* Stored data:
# # # #
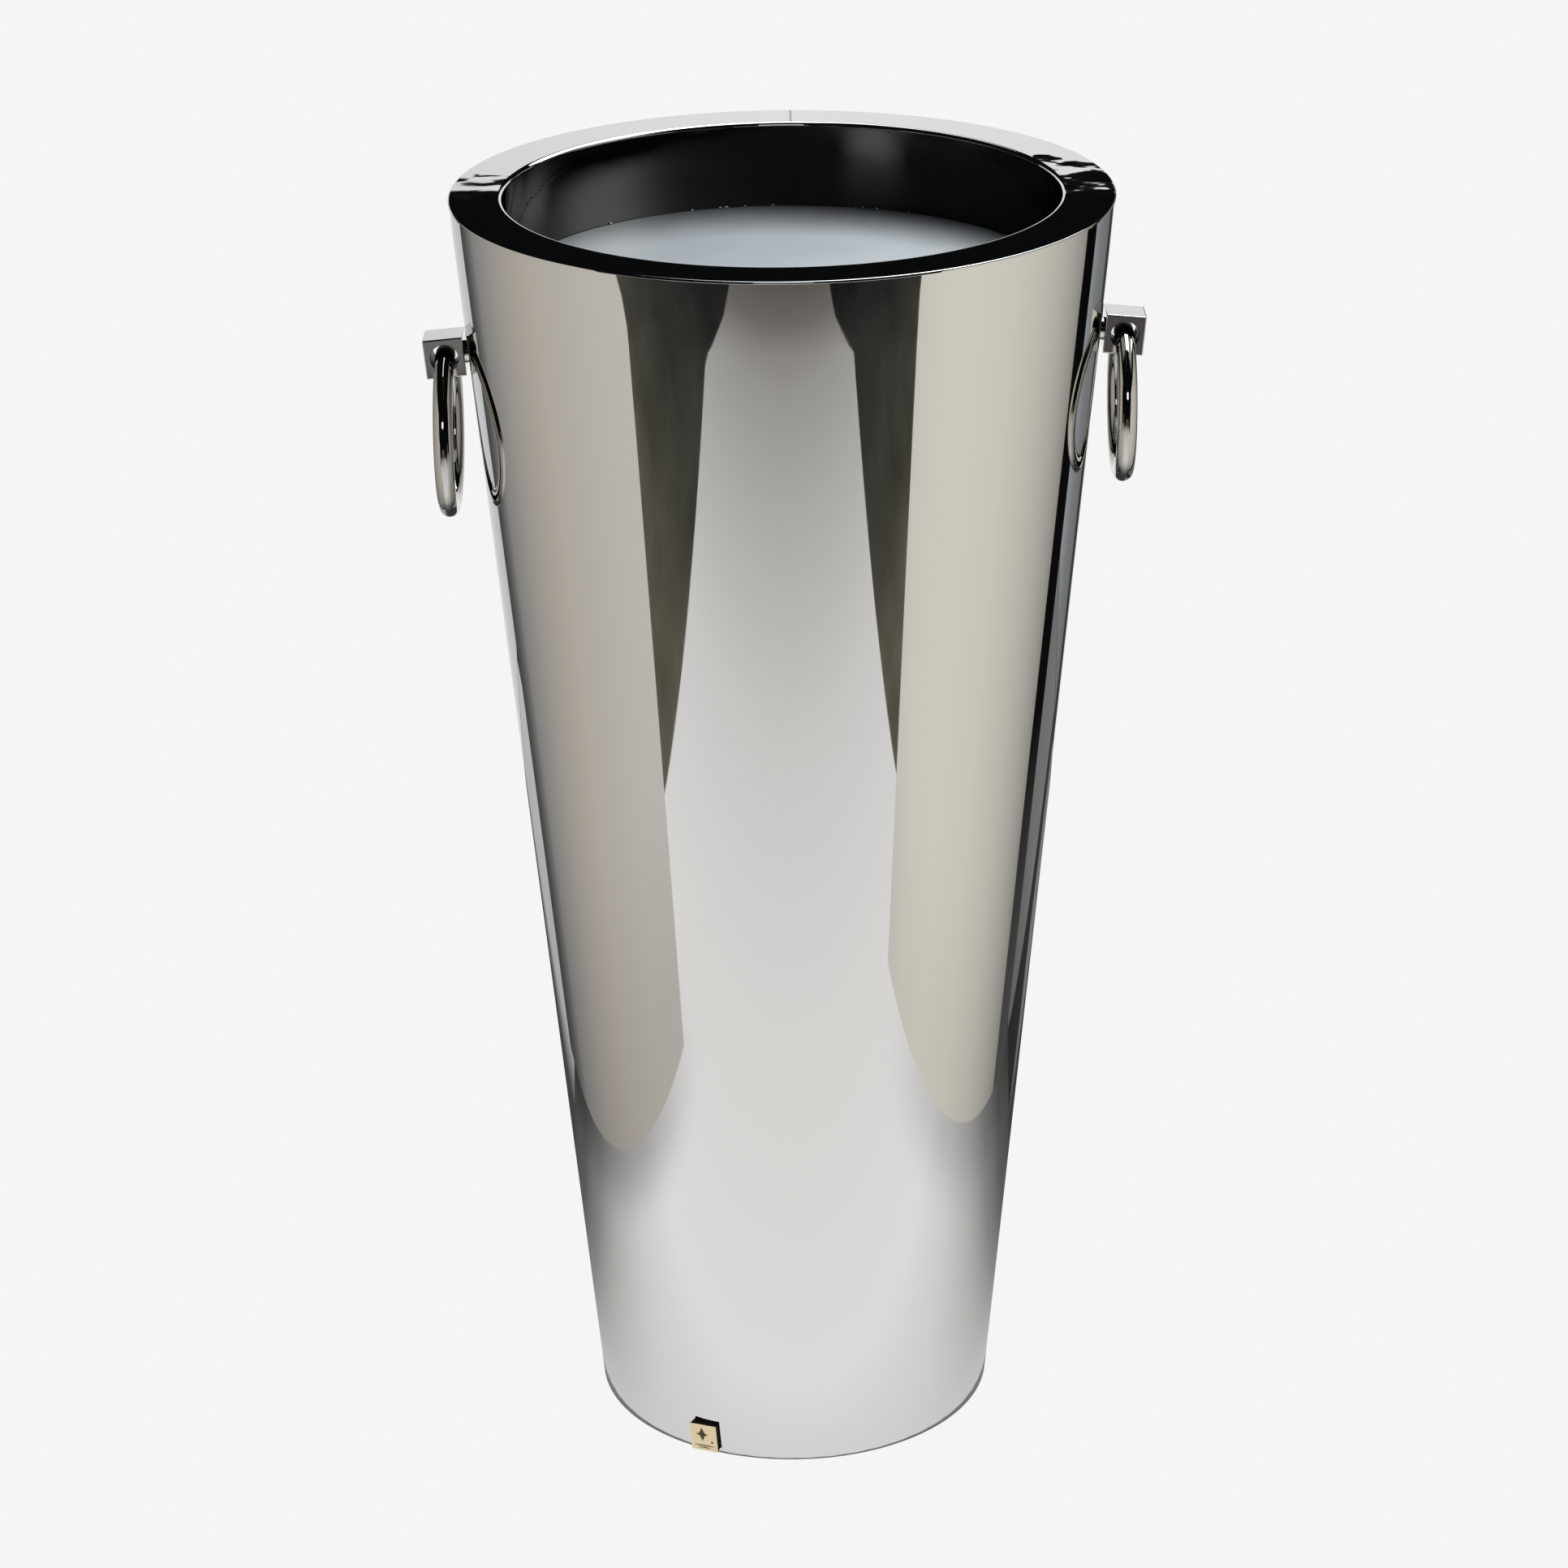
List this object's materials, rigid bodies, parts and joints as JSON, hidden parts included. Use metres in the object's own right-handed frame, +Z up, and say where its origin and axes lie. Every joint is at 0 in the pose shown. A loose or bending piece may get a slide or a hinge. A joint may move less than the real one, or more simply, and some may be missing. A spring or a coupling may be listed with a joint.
{
  "type": "floor-standing champagne bucket",
  "caption": "Tall tapered champagne bucket on a stand foot, in mirror-polished steel, with a wide flat rim, a shallow basin and hanging ring handles.",
  "frame": {"origin": "on the ground, under the middle of the object's box, on the cone's axis", "axes": "+Z up the cone's axis, X through both handles, -Y is the front"},
  "size_m": [0.4385, 0.4, 0.806],
  "materials": {
    "polished_steel": "mirror polished stainless steel",
    "satin_steel": "satin stainless steel",
    "plain_steel": "as rolled steel",
    "zinc_plated_steel": "bright zinc plate",
    "cast_iron": "as cast",
    "rubber": "moulded",
    "black_foam": "foam tape",
    "gilt_plate": "satin gilt, engraved"
  },
  "bodies": {
    "bucket": {"badge_pad": "black_foam", "badge_plate": "gilt_plate", "ballast_bolt": "zinc_plated_steel", "ballast_disc": "cast_iron", "ballast_nut": "zinc_plated_steel", "ballast_washer": "zinc_plated_steel", "base_plate": "plain_steel", "basin_floor": "satin_steel", "foot_nut_1": "zinc_plated_steel", "foot_nut_2": "zinc_plated_steel", "foot_nut_3": "zinc_plated_steel", "foot_nut_4": "zinc_plated_steel", "foot_pad_1": "rubber", "foot_pad_2": "rubber", "foot_pad_3": "rubber", "foot_pad_4": "rubber", "foot_screw_1": "zinc_plated_steel", "foot_screw_2": "zinc_plated_steel", "foot_screw_3": "zinc_plated_steel", "foot_screw_4": "zinc_plated_steel", "handle_eye_left": "polished_steel", "handle_eye_right": "polished_steel", "handle_nut_left": "zinc_plated_steel", "handle_nut_right": "zinc_plated_steel", "handle_spreader_left": "plain_steel", "handle_spreader_right": "plain_steel", "handle_stud_left": "polished_steel", "handle_stud_right": "polished_steel", "outer_shell": "polished_steel", "rim_collar": "polished_steel"},
    "ring_left": {"handle_ring_left": "polished_steel"},
    "ring_right": {"handle_ring_right": "polished_steel"}
  },
  "joints": [
    {"name": "ring_left_swing", "type": "hinge", "parent": "bucket", "child": "ring_left", "pos_m": [-0.20558, 0, 0.7063], "axis": [0, 1, 0], "range_deg": [-9, 176]},
    {"name": "ring_right_swing", "type": "hinge", "parent": "bucket", "child": "ring_right", "pos_m": [0.2065, 0, 0.7164], "axis": [0, -1, 0], "range_deg": [-9, 176]}
  ]
}
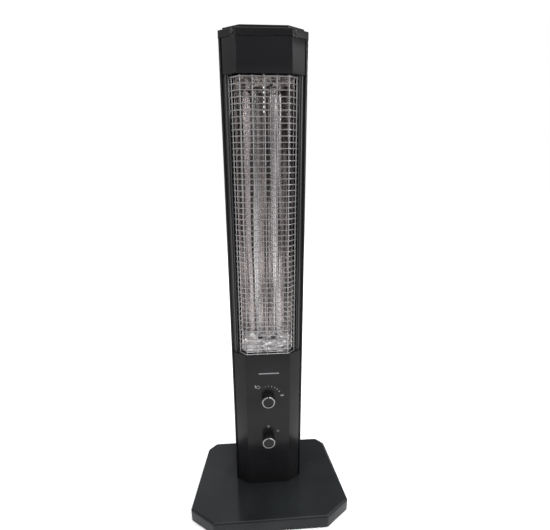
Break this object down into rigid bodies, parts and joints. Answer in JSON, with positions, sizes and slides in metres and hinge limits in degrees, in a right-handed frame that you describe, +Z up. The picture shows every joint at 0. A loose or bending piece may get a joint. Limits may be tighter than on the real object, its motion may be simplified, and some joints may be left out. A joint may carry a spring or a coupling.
{
  "type": "outdoor heater",
  "caption": "Free-standing infrared patio heater: faceted steel column on a weighted chamfered base, quartz lamps and bright reflector behind a wire guard, two rotary controls.",
  "frame": {"origin": "on the floor under the middle of the base plate", "axes": "+Z up along the column, the front with the controls faces -Y, +X to the right seen from the front"},
  "size_m": [0.401, 0.257, 1.1185],
  "materials": {
    "base_paint": "gloss black paint",
    "black_paint": "gloss black paint",
    "chassis_paint": "satin black paint",
    "guard_wire": "bright plated wire",
    "bright_aluminium": "bright, slightly crinkled",
    "quartz": "clear quartz",
    "coil_wire": "oxidised resistance wire",
    "steatite": "unglazed",
    "zinc_steel": "zinc plated",
    "black_screw": "blackened steel",
    "gloss_black_plastic": "polished",
    "chrome_trim": "polished chrome plating",
    "black_rubber": "moulded",
    "cement": "cast",
    "grey_plastic": "moulded"
  },
  "bodies": {
    "heater": {"ballast_block": "cement", "base_cover": "base_paint", "bottom_plate": "zinc_steel", "cap_screw_left": "black_screw", "cap_screw_right": "black_screw", "cap_tab_left": "zinc_steel", "cap_tab_right": "zinc_steel", "column_bolt_front_left": "zinc_steel", "column_bolt_front_right": "zinc_steel", "column_bolt_rear_left": "zinc_steel", "column_bolt_rear_right": "zinc_steel", "column_bracket": "zinc_steel", "control_panel": "black_paint", "cord_gland": "black_rubber", "foot_front_left": "black_rubber", "foot_front_right": "black_rubber", "foot_rear_left": "black_rubber", "foot_rear_right": "black_rubber", "head_panel": "black_paint", "heat_regulator": "grey_plastic", "heating_coil_left": "coil_wire", "heating_coil_right": "coil_wire", "lamp_holder_high_left": "steatite", "lamp_holder_high_right": "steatite", "lamp_holder_low_left": "steatite", "lamp_holder_low_right": "steatite", "lamp_selector_switch": "grey_plastic", "lamp_shelf_high": "zinc_steel", "lamp_shelf_low": "zinc_steel", "quartz_tube_left": "quartz", "quartz_tube_right": "quartz", "rail_left": "chassis_paint", "rail_right": "chassis_paint", "rear_cover": "black_paint", "rear_screw_high_left": "black_screw", "rear_screw_high_right": "black_screw", "rear_screw_low_left": "black_screw", "rear_screw_low_right": "black_screw", "rear_screw_middle_left": "black_screw", "rear_screw_middle_right": "black_screw", "reflector_ceiling": "bright_aluminium", "reflector_floor": "bright_aluminium", "reflector_left": "bright_aluminium", "reflector_right": "bright_aluminium", "regulator_nut": "zinc_steel", "selector_nut": "zinc_steel", "side_panel_left": "black_paint", "side_panel_right": "black_paint", "terminal_block": "steatite", "tilt_switch": "grey_plastic", "top_cap": "black_paint", "wire_guard": "guard_wire"},
    "regulator_control": {"regulator_knob": "gloss_black_plastic", "regulator_knob_ring": "chrome_trim", "regulator_shaft": "zinc_steel"},
    "selector_control": {"selector_knob": "gloss_black_plastic", "selector_knob_ring": "chrome_trim", "selector_shaft": "zinc_steel"}
  },
  "joints": [
    {"name": "regulator_turn", "type": "hinge", "parent": "heater", "child": "regulator_control", "pos_m": [0, -0.021, 0.3065], "axis": [0, 1, 0], "range_deg": [-41, 84]},
    {"name": "selector_turn", "type": "hinge", "parent": "heater", "child": "selector_control", "pos_m": [0, -0.021, 0.1845], "axis": [0, 1, 0], "range_deg": [0, 50]}
  ]
}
# # # #
* Brief:
Repeat the material word for word, in full.

* Response to the task:
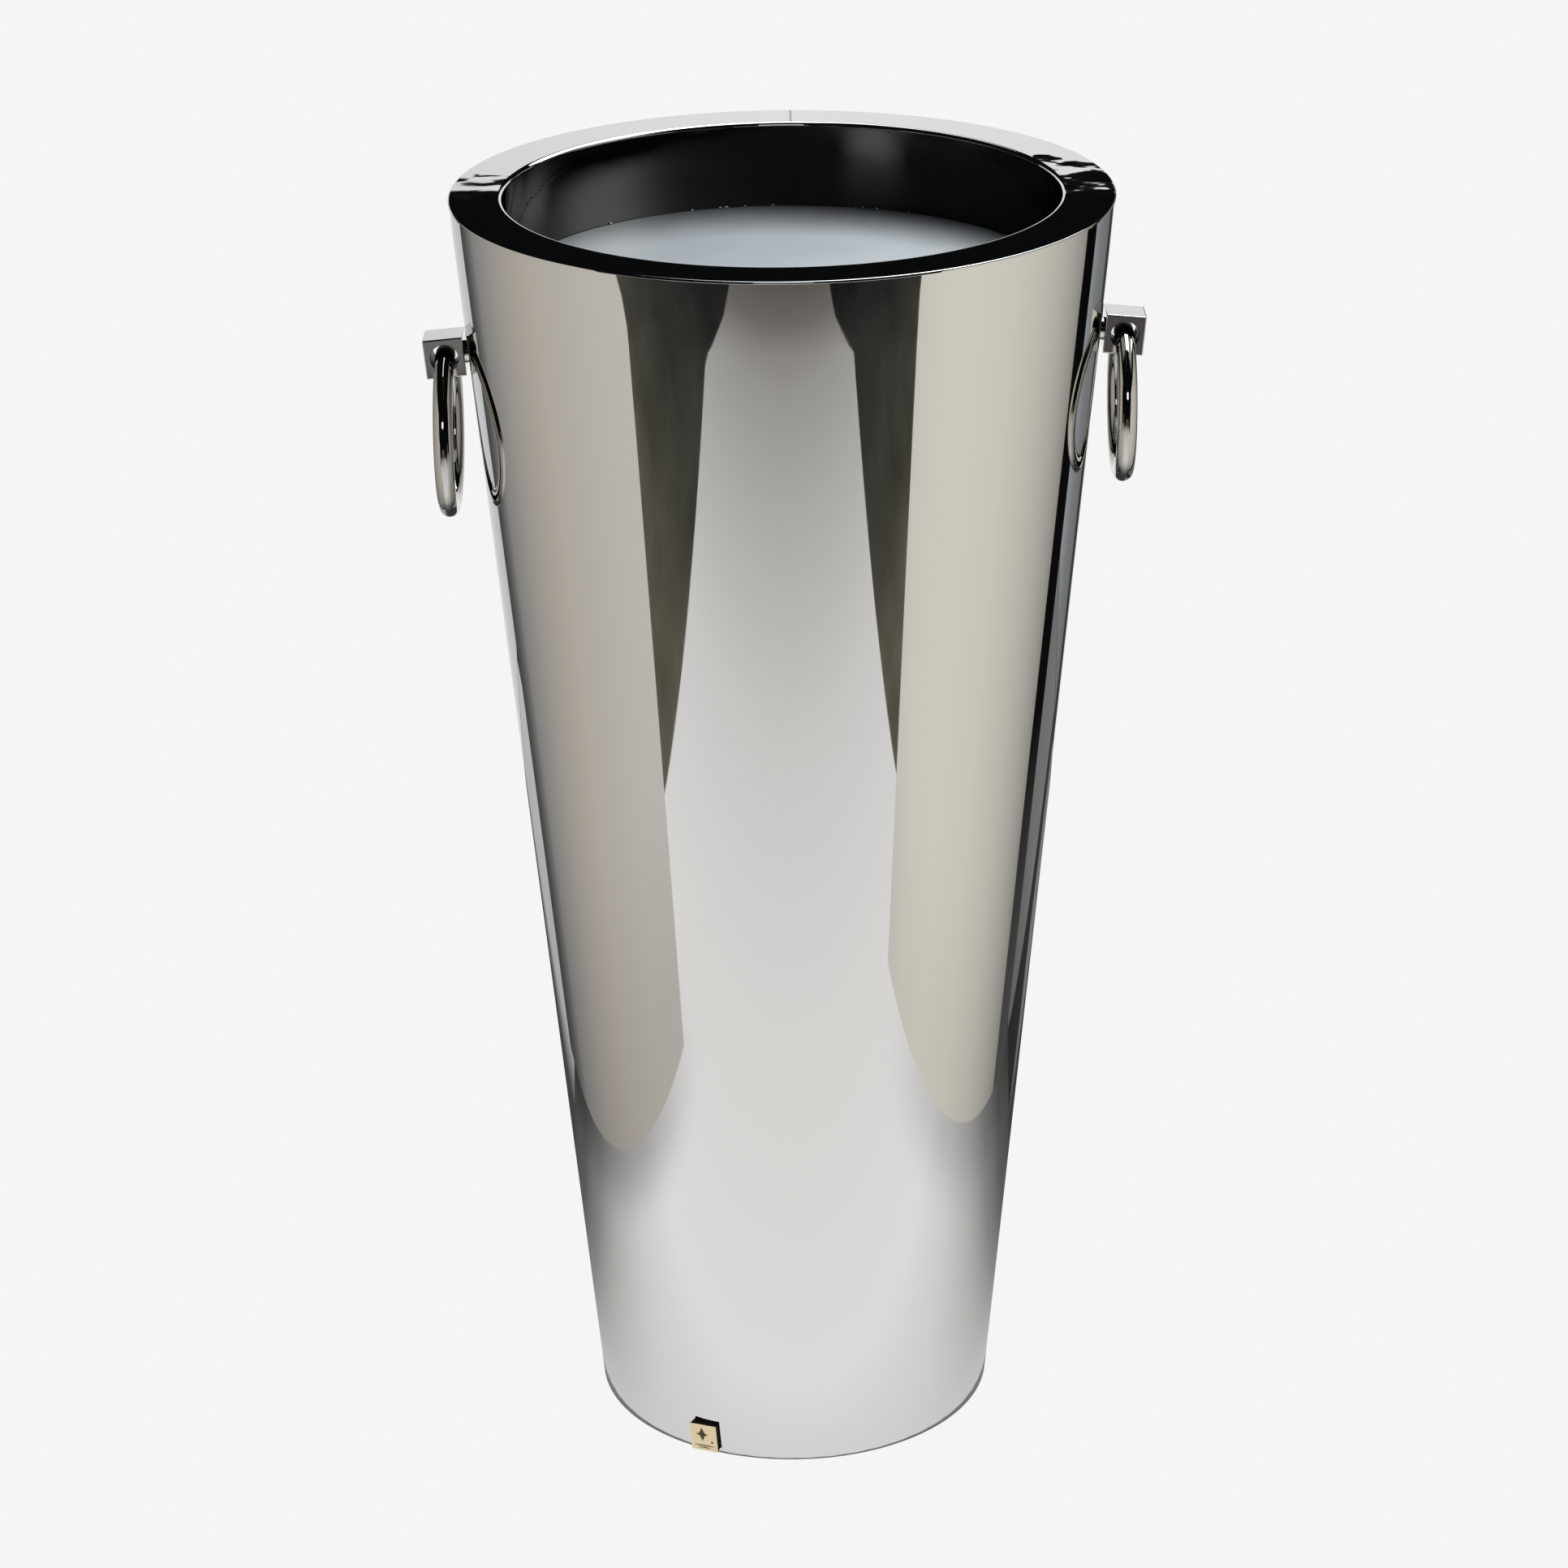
List this object's materials, rigid bodies, parts and joints as JSON, hidden parts included. Use metres in the object's own right-handed frame, +Z up, and say where its origin and axes lie. Every joint is at 0 in the pose shown. A loose or bending piece may get a slide or a hinge. A joint may move less than the real one, or more simply, and some may be missing. A spring or a coupling may be listed with a joint.
{
  "type": "floor-standing champagne bucket",
  "caption": "Tall tapered champagne bucket on a stand foot, in mirror-polished steel, with a wide flat rim, a shallow basin and hanging ring handles.",
  "frame": {"origin": "on the ground, under the middle of the object's box, on the cone's axis", "axes": "+Z up the cone's axis, X through both handles, -Y is the front"},
  "size_m": [0.4385, 0.4, 0.806],
  "materials": {
    "polished_steel": "mirror polished stainless steel",
    "satin_steel": "satin stainless steel",
    "plain_steel": "as rolled steel",
    "zinc_plated_steel": "bright zinc plate",
    "cast_iron": "as cast",
    "rubber": "moulded",
    "black_foam": "foam tape",
    "gilt_plate": "satin gilt, engraved"
  },
  "bodies": {
    "bucket": {"badge_pad": "black_foam", "badge_plate": "gilt_plate", "ballast_bolt": "zinc_plated_steel", "ballast_disc": "cast_iron", "ballast_nut": "zinc_plated_steel", "ballast_washer": "zinc_plated_steel", "base_plate": "plain_steel", "basin_floor": "satin_steel", "foot_nut_1": "zinc_plated_steel", "foot_nut_2": "zinc_plated_steel", "foot_nut_3": "zinc_plated_steel", "foot_nut_4": "zinc_plated_steel", "foot_pad_1": "rubber", "foot_pad_2": "rubber", "foot_pad_3": "rubber", "foot_pad_4": "rubber", "foot_screw_1": "zinc_plated_steel", "foot_screw_2": "zinc_plated_steel", "foot_screw_3": "zinc_plated_steel", "foot_screw_4": "zinc_plated_steel", "handle_eye_left": "polished_steel", "handle_eye_right": "polished_steel", "handle_nut_left": "zinc_plated_steel", "handle_nut_right": "zinc_plated_steel", "handle_spreader_left": "plain_steel", "handle_spreader_right": "plain_steel", "handle_stud_left": "polished_steel", "handle_stud_right": "polished_steel", "outer_shell": "polished_steel", "rim_collar": "polished_steel"},
    "ring_left": {"handle_ring_left": "polished_steel"},
    "ring_right": {"handle_ring_right": "polished_steel"}
  },
  "joints": [
    {"name": "ring_left_swing", "type": "hinge", "parent": "bucket", "child": "ring_left", "pos_m": [-0.20558, 0, 0.7063], "axis": [0, 1, 0], "range_deg": [-9, 176]},
    {"name": "ring_right_swing", "type": "hinge", "parent": "bucket", "child": "ring_right", "pos_m": [0.2065, 0, 0.7164], "axis": [0, -1, 0], "range_deg": [-9, 176]}
  ]
}
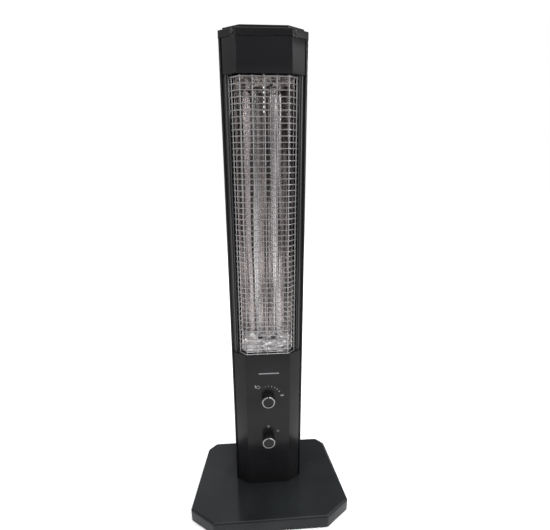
Break this object down into rigid bodies, parts and joints. Answer in JSON, with positions, sizes and slides in metres and hinge limits in degrees, in a right-handed frame that you describe, +Z up. The picture shows every joint at 0. A loose or bending piece may get a joint. Limits may be tighter than on the real object, its motion may be simplified, and some joints may be left out. A joint may carry a spring or a coupling.
{
  "type": "outdoor heater",
  "caption": "Free-standing infrared patio heater: faceted steel column on a weighted chamfered base, quartz lamps and bright reflector behind a wire guard, two rotary controls.",
  "frame": {"origin": "on the floor under the middle of the base plate", "axes": "+Z up along the column, the front with the controls faces -Y, +X to the right seen from the front"},
  "size_m": [0.401, 0.257, 1.1185],
  "materials": {
    "base_paint": "gloss black paint",
    "black_paint": "gloss black paint",
    "chassis_paint": "satin black paint",
    "guard_wire": "bright plated wire",
    "bright_aluminium": "bright, slightly crinkled",
    "quartz": "clear quartz",
    "coil_wire": "oxidised resistance wire",
    "steatite": "unglazed",
    "zinc_steel": "zinc plated",
    "black_screw": "blackened steel",
    "gloss_black_plastic": "polished",
    "chrome_trim": "polished chrome plating",
    "black_rubber": "moulded",
    "cement": "cast",
    "grey_plastic": "moulded"
  },
  "bodies": {
    "heater": {"ballast_block": "cement", "base_cover": "base_paint", "bottom_plate": "zinc_steel", "cap_screw_left": "black_screw", "cap_screw_right": "black_screw", "cap_tab_left": "zinc_steel", "cap_tab_right": "zinc_steel", "column_bolt_front_left": "zinc_steel", "column_bolt_front_right": "zinc_steel", "column_bolt_rear_left": "zinc_steel", "column_bolt_rear_right": "zinc_steel", "column_bracket": "zinc_steel", "control_panel": "black_paint", "cord_gland": "black_rubber", "foot_front_left": "black_rubber", "foot_front_right": "black_rubber", "foot_rear_left": "black_rubber", "foot_rear_right": "black_rubber", "head_panel": "black_paint", "heat_regulator": "grey_plastic", "heating_coil_left": "coil_wire", "heating_coil_right": "coil_wire", "lamp_holder_high_left": "steatite", "lamp_holder_high_right": "steatite", "lamp_holder_low_left": "steatite", "lamp_holder_low_right": "steatite", "lamp_selector_switch": "grey_plastic", "lamp_shelf_high": "zinc_steel", "lamp_shelf_low": "zinc_steel", "quartz_tube_left": "quartz", "quartz_tube_right": "quartz", "rail_left": "chassis_paint", "rail_right": "chassis_paint", "rear_cover": "black_paint", "rear_screw_high_left": "black_screw", "rear_screw_high_right": "black_screw", "rear_screw_low_left": "black_screw", "rear_screw_low_right": "black_screw", "rear_screw_middle_left": "black_screw", "rear_screw_middle_right": "black_screw", "reflector_ceiling": "bright_aluminium", "reflector_floor": "bright_aluminium", "reflector_left": "bright_aluminium", "reflector_right": "bright_aluminium", "regulator_nut": "zinc_steel", "selector_nut": "zinc_steel", "side_panel_left": "black_paint", "side_panel_right": "black_paint", "terminal_block": "steatite", "tilt_switch": "grey_plastic", "top_cap": "black_paint", "wire_guard": "guard_wire"},
    "regulator_control": {"regulator_knob": "gloss_black_plastic", "regulator_knob_ring": "chrome_trim", "regulator_shaft": "zinc_steel"},
    "selector_control": {"selector_knob": "gloss_black_plastic", "selector_knob_ring": "chrome_trim", "selector_shaft": "zinc_steel"}
  },
  "joints": [
    {"name": "regulator_turn", "type": "hinge", "parent": "heater", "child": "regulator_control", "pos_m": [0, -0.021, 0.3065], "axis": [0, 1, 0], "range_deg": [-41, 84]},
    {"name": "selector_turn", "type": "hinge", "parent": "heater", "child": "selector_control", "pos_m": [0, -0.021, 0.1845], "axis": [0, 1, 0], "range_deg": [0, 50]}
  ]
}